“The government is exceeding its authority in trying to compel groups and individuals to endorse a position that they ethically oppose, and one which has no bearing whatsoever on the job for which they are seeking funding,” said Vancouver Archbishop J. Michael Miller in a statement. “The Trudeau government needs to rethink this overly politicized approach to the Summer Jobs Program and revise its application so that it judges the matter on its merits and not something on which there is widespread disagreement in the public.”
However, Minister of Employment, Workforce Development and Labour Patty Hajdu, in a Jan. 22 letter to The Catholic Register, said she was wanted to “correct misinformation circulating about the eligibility of faith-based organizations and religious groups to apply for funding.”
“Let me set the record straight — churches, religious and faith-based organizations are eligible, welcome, and encouraged to apply,” she wrote. “Faith-based groups add tremendous value to our communities, much of which is focused on compassion and helping those most in need in our society.”
She goes on: “Applicants are not asked to provide their views, beliefs or values as these are not taken into consideration during application for the program.”
Nevertheless, the minister makes it clear the attestation will remain — “an attestation that both the job and the organization’s core mandate respect individual human rights in Canada, including the values underlying the Canadian Charter of Rights and Freedoms as well as other rights.”
On the government website, the “other rights” include reproductive rights, and a right to safe and legal abortion.

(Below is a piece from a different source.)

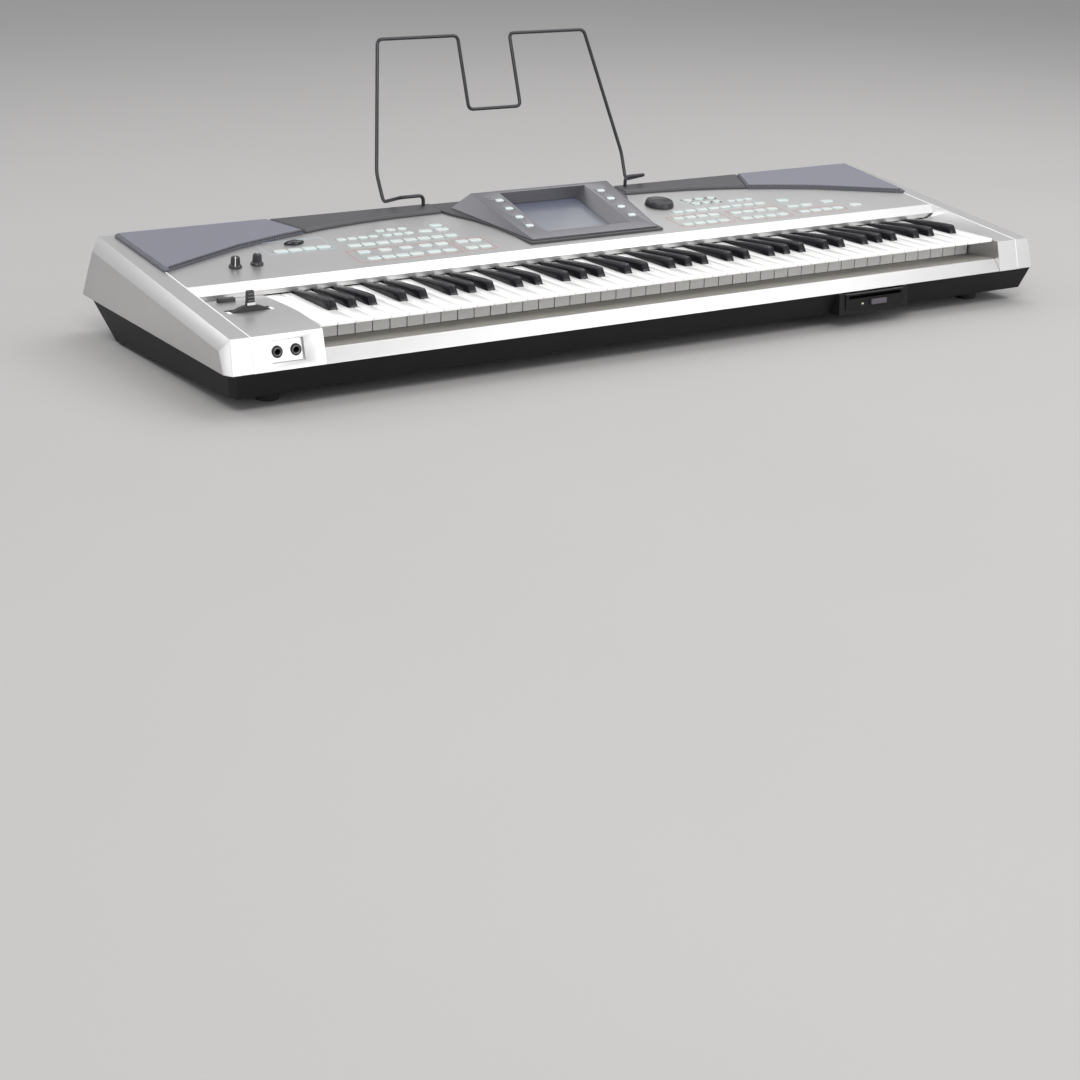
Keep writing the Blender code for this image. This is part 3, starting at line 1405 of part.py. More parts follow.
def build_drive():
    left, right = DRIVE_X - DRIVE_WIDTH / 2, DRIVE_X + DRIVE_WIDTH / 2
    low = z_at(drive_low())
    top = low + DRIVE_HEIGHT
    drive = corner_box("floppy_drive", (left, y_at(-DRIVE_PROUD), low),
                       (right, y_at(-DRIVE_PROUD + 0.006), top))
    join(drive, corner_box(
        "body", (left + 0.001, y_at(-DRIVE_PROUD + 0.004), low + 0.0005),
        (right - 0.001, y_at(-DRIVE_PROUD + DRIVE_LENGTH), top - 0.0008),
    ))
    wide, tall = DISK_SLOT
    slot_top = top - 0.0022
    cut(drive, corner_box(
        "disk_slot", (DRIVE_X - wide / 2, y_at(-DRIVE_PROUD - 0.01), slot_top - tall),
        (DRIVE_X + wide / 2, y_at(-DRIVE_PROUD + 0.095), slot_top),
    ))
    x, z = eject_place()
    width, height = EJECT_SIZE
    cut(drive, corner_box(
        "eject_hole",
        (x - width / 2 - RUNNING, y_at(-DRIVE_PROUD - 0.01), z - height / 2 - RUNNING),
        (x + width / 2 + RUNNING, y_at(-DRIVE_PROUD + 0.016), z + height / 2 + RUNNING),
    ))
    finish(flatten(drive), "black_plastic")
    button = corner_box(
        "eject_button", (x - width / 2, y_at(-DRIVE_PROUD - EJECT_PROUD), z - height / 2),
        (x + width / 2, y_at(-DRIVE_PROUD + 0.010), z + height / 2),
    )
    move_origin(button, (x, y_at(-DRIVE_PROUD), z))
    finish(button, "button")


def eject_place():
    return DRIVE_X + 0.006, z_at(drive_low()) + 0.0082


def build_rear():
    """Connector plate, mains inlet and rocker switch in the sloping rear wall."""
    length, height, thick = PLATE_SIZE
    plate = corner_box(
        "rear_jack_plate",
        (-length / 2 + RUNNING, -height / 2 + RUNNING, -WALL - 0.001),
        (length / 2 - RUNNING, height / 2 - RUNNING, -0.001),
    )
    join(plate, corner_box(
        "flange",
        (-length / 2 - 0.003, -height / 2 - 0.003, -WALL - GAP - thick),
        (length / 2 + 0.003, height / 2 + 0.003, -WALL - GAP),
    ))
    for index in range(8):
        x = (index - 3.5) * SOCKET_PITCH
        radius = 0.0068 if index < 2 else 0.0045
        cut(plate, cylinder("socket", radius, (x, 0, -0.02), (x, 0, 0.01), 12))
    finish(flatten(plate), "black_plastic")
    plate.parent = rear_frame

    inlet_x = INLET_X - PLATE_X
    inlet = corner_box(
        "power_inlet", (inlet_x - 0.0138, -0.0113, -0.020), (inlet_x + 0.0138, 0.0113, 0.001),
    )
    join(inlet, corner_box(
        "inlet_flange", (inlet_x - 0.017, -0.0145, GAP), (inlet_x + 0.017, 0.0145, 0.002),
    ))
    cut(inlet, corner_box(
        "inlet_mouth", (inlet_x - 0.0120, -0.0085, -0.0165), (inlet_x + 0.0120, 0.0085, 0.01),
    ))
    finish(flatten(inlet), "black_plastic")
    inlet.parent = rear_frame

    switch_x = inlet_x + 0.039
    rocker = prism(
        "power_switch",
        [(-0.0102, 0.0025), (0.0, 0.0008), (0.0102, 0.0025), (0.0090, -0.0060), (-0.0090, -0.0060)][::-1],
        switch_x - 0.0077, switch_x + 0.0077, "YZ",
    )
    move_origin(rocker, (switch_x, 0, -0.0015))
    rocker.parent = rear_frame
    finish(rocker, "black_plastic")


BOARD_RISE = -0.062
BOARD_DEPTH = 0.255


def board_x(sign):
    return HOOD_X + sign * (BOARD_SIZE[0] / 2 - 0.012)


def build_insides():
    length, width, thick = BOARD_SIZE
    board = corner_box(
        "main_board", (HOOD_X - length / 2, y_at(BOARD_DEPTH) - width / 2, z_at(BOARD_RISE)),
        (HOOD_X + length / 2, y_at(BOARD_DEPTH) + width / 2, z_at(BOARD_RISE) + thick),
    )
    low = z_at(BOARD_RISE) + thick / 2
    chips = [
        corner_box("chip", (HOOD_X + x - CHIP_SIZE[0] / 2, y_at(BOARD_DEPTH) - CHIP_SIZE[1] / 2, low),
                   (HOOD_X + x + CHIP_SIZE[0] / 2, y_at(BOARD_DEPTH) + CHIP_SIZE[1] / 2, low + CHIP_SIZE[2]))
        for x in (-length / 8, length / 8, length / 3)
    ]
    supply_left = HOOD_X - length / 2 + SUPPLY_INSET
    supply_back = y_at(BOARD_DEPTH) + width / 2 - SUPPLY_INSET
    chips.append(corner_box(
        "supply", (supply_left, supply_back - SUPPLY_SIZE[1], low),
        (supply_left + SUPPLY_SIZE[0], supply_back, low + SUPPLY_SIZE[2]),
    ))
    join(board, *chips)
    finish(flatten(board), "circuit")


def build_feet():
    for row, depth in (("front", FOOT_FRONT), ("rear", FOOT_REAR)):
        top = z_at(underside(depth + FOOT_RADIUS)) - GAP
        for side, sign in (("left", -1), ("right", 1)):
            foot = turned(f"foot_{row}_{side}", [
                (0, top), (FOOT_RADIUS, top), (FOOT_RADIUS - 0.0012, 0), (0, 0),
            ], 20)
            foot.location = (sign * FOOT_X, y_at(depth), 0)
            finish(foot, "rubber")


def build_music_rest():
    """One bent wire: a notched frame on two feet that plug into the rear trim."""

    def mirrored(points):
        return points + [(-x, y, z) for x, y, z in points[::-1]]

    seat_top = panel_rise(REST_SOCKET_BACK) + TRIM_HEIGHT
    lean = (REST_TOP_BACK - REST_KNEE_BACK) / (REST_TOP_RISE - REST_KNEE_RISE)
    notch_back = REST_KNEE_BACK + (REST_NOTCH_RISE - REST_KNEE_RISE) * lean
    corners = [Vector(p) for p in mirrored([
        (-REST_SOCKET, REST_SOCKET_BACK, panel_rise(REST_SOCKET_BACK) + 2 * GAP),
        (-REST_SOCKET, REST_SOCKET_BACK, REST_HEEL_RISE),
        (-REST_FOOT, REST_SOCKET_BACK, REST_HEEL_RISE),
        (-REST_FOOT, REST_FOOT_BACK, REST_FOOT_RISE),
        (-REST_FOOT - 0.002, REST_KNEE_BACK, REST_KNEE_RISE),
        (-REST_TOP, REST_TOP_BACK, REST_TOP_RISE),
        (-REST_NOTCH, REST_TOP_BACK, REST_TOP_RISE),
        (-REST_NOTCH, notch_back, REST_NOTCH_RISE),
    ])]
    radius = 0.007
    points = [corners[0]]
    for before, corner, after in zip(corners, corners[1:], corners[2:]):
        start = corner + (before - corner).normalized() * radius
        end = corner + (after - corner).normalized() * radius
        points += [start, start.lerp(end, 0.5).lerp(corner, 0.45), end]
    points.append(corners[-1])
    curve = bpy.data.curves.new("music_rest", "CURVE")
    curve.dimensions = "3D"
    curve.bevel_depth = WIRE_RADIUS
    curve.bevel_resolution = 2
    curve.use_fill_caps = True
    spline = curve.splines.new("POLY")
    spline.points.add(len(points) - 1)
    for target, point in zip(spline.points, points):
        target.co = (HOOD_X + point.x, y_at(point.y), z_at(point.z), 1)
    rest = mesh_of(bpy.data.objects.new("music_rest", curve))
    move_origin(rest, (HOOD_X, y_at(REST_SOCKET_BACK), z_at(seat_top)))
    finish(rest, "wire")


build_keys()
build_bottom_case()
build_end_cap("end_cap_left", -1)
build_end_cap("end_cap_right", 1)
build_control_block()
build_right_cheek()
build_assign_button()
build_bender()
build_jacks()
build_slip()
build_key_frame()
build_top_panel()
build_rear_wall()
build_keypads()
build_knobs()
build_lens()
build_rear_band()
build_speakers()
build_display()
build_drive()
build_rear()
build_insides()
build_feet()
build_music_rest()
for item in parts.objects:
    if item.type == "MESH":
        item.data.shade_smooth()
        item.data.set_sharp_from_angle(angle=math.radians(35))
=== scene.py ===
# Looks for the arranger keyboard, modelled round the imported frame
import math

import bmesh
import bpy
from mathutils import Matrix, Vector
from mathutils.bvhtree import BVHTree


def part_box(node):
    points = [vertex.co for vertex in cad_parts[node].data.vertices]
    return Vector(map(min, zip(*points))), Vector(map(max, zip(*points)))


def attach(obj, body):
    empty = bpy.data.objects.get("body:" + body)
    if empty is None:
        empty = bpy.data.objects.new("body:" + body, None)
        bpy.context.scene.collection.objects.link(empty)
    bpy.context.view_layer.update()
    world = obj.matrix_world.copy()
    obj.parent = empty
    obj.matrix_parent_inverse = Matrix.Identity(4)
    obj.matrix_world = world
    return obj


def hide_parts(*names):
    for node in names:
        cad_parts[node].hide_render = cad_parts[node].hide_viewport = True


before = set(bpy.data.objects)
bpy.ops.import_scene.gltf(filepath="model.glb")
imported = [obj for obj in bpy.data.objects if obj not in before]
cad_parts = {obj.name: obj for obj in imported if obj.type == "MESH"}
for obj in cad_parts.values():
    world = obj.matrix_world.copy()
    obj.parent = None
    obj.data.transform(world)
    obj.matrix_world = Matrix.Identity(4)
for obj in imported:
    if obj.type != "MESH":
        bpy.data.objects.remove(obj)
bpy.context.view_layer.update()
print("frame loaded:", len(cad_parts), "nodes")

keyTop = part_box("key_c")[1].z  # top of the white keys
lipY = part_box("key_c")[0].y  # lips of the white keys
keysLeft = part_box("low_white_keys")[0].x
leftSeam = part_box("end_cap_left")[1].x
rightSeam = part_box("end_cap_right")[0].x

panel = {"slope": math.radians(6.13), "front": 0.1685, "frontRise": 0.0158, "rear": 0.382}
hood = {"x": 0.0095, "front": 0.190, "rise": 0.0048, "tilt": math.radians(8.4)}


def panelRise(depth):  # height of the panel over the key tops
    return panel["frontRise"] + (depth - panel["front"]) * math.tan(panel["slope"])


def at(x, depth, rise):  # depth from the key lips, rise over the key tops
    return Vector((x, lipY + depth, keyTop + rise))


def upSlope(depth):  # distance along the panel's slope from the key lips
    return depth / math.cos(panel["slope"])


# Local frames: x across, y up the slope, z off the surface
panelPlace = Matrix.Translation(at(0, 0, panelRise(0))) @ Matrix.Rotation(panel["slope"], 4, "X")
hoodOrigin = panelPlace @ Vector((hood["x"], upSlope(hood["front"]), hood["rise"]))
hoodPlace = Matrix.Translation(hoodOrigin) @ Matrix.Rotation(panel["slope"] + hood["tilt"], 4, "X")


# Mesh helpers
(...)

“This attestation excludes any Catholic parish or charity from funding for hiring a summer student,” wrote Ottawa Archbishop Terrence Prendergast in a Jan. 21 column in the Ottawa Sun. “We cannot affirm that we support a (non-existent) right to abortion, which is what the euphemism ‘reproductive rights’ means.”
“Further upsetting many is the prime minister’s confused personal comments regarding the logically impossible co-existence of his identity as a Roman Catholic and his support of abortion,” the archbishop wrote.
The attestation denies religious freedom, freedom of conscience and freedom of “thought, belief and opinion,” and punishes employers who “cannot, in good conscience, agree,” by denying access to $125 million in funds to support 70,000 summer jobs for students, Archbishop Prendergast wrote, pointing out the recently launched Canada Service Corps “has the same eligibility criteria with the same coercive effect.”
“Apparently, Canadians have the freedom to hold only the beliefs and opinions approved by the current government,” he wrote.
Even a pro-abortion group instrumental in bringing about the government’s policy change has asked the government to re-word the attestation.
“May we please recommend that you clarify the wording on your CSJ website to correct the confusions around the requirements, and also to help mitigate the effects of any lawsuits?” said a Jan. 12 e-mail to the Minister and to Prime Minister Trudeau from Joyce Arthur, executive director of the Abortion Rights Coalition of Canada, according to The Canadian Press.
"There should be some way of doing it without raising the ire of all these other religious groups,” she told CP.
The Ottawa archdiocese will tell those applying for summer grants not to check off the attestation, but to fill out a hard copy of the application due Feb. 2 and add an attestation the archdiocese will provide, said Deacon Gilles Ouellette.
The Toronto Archdiocese is taking a similar approach.
“We have essentially indicated to our parishes that the attestation cannot be checked off,” said Neil McCarthy, communications director for the Archdiocese of Toronto. “We are in the process of gathering data to determine just how many parishes/groups are impacted within the Archdiocese of Toronto.
“Some groups may follow the paper copy example but the government has clearly stated they will not consider these to be completed applications. It is, however, a way to track those who cannot sign the attestation.”
Vancouver, meanwhile, is telling prospective Summer Jobs applicants to consult the archdiocese’s vicar general.
While Hajdu’s letter reiterated the government commitment to “ensuring that summer jobs for young Canadians funded by the Government of Canada respect everyone’s rights,” the Canadian Conference of Catholic Bishops (CCCB) has said the new policy requiring the attestation “conflicts directly with the right to freedom of religion and conscience which too are enshrined in the Charter of Rights and Freedoms as well as in associated case law.”
“It seriously undermines the right to religious freedom since the Government of Canada is directly limiting the right of religious traditions to hold, teach and practise their principles and values in public,” the CCCB said.
The Ontario Civil Liberties Association (OCLA) called the attestation “antithetical to Charter values, including freedom of expression and freedom of association.”
“All such forced speech requirements degrade Charter values by supplanting the individual's right to form and express one's own opinion about societal matters (without which no society can be democratic) with the government's position,” wrote Joseph Hickey, the OCLA’s executive director, in an e-mail. “Forced speech policies thereby diminish the fundamental rights of all Canadians. Such policies are a characteristic of totalitarianism, not of democracy, and must be constantly and vigorously opposed.”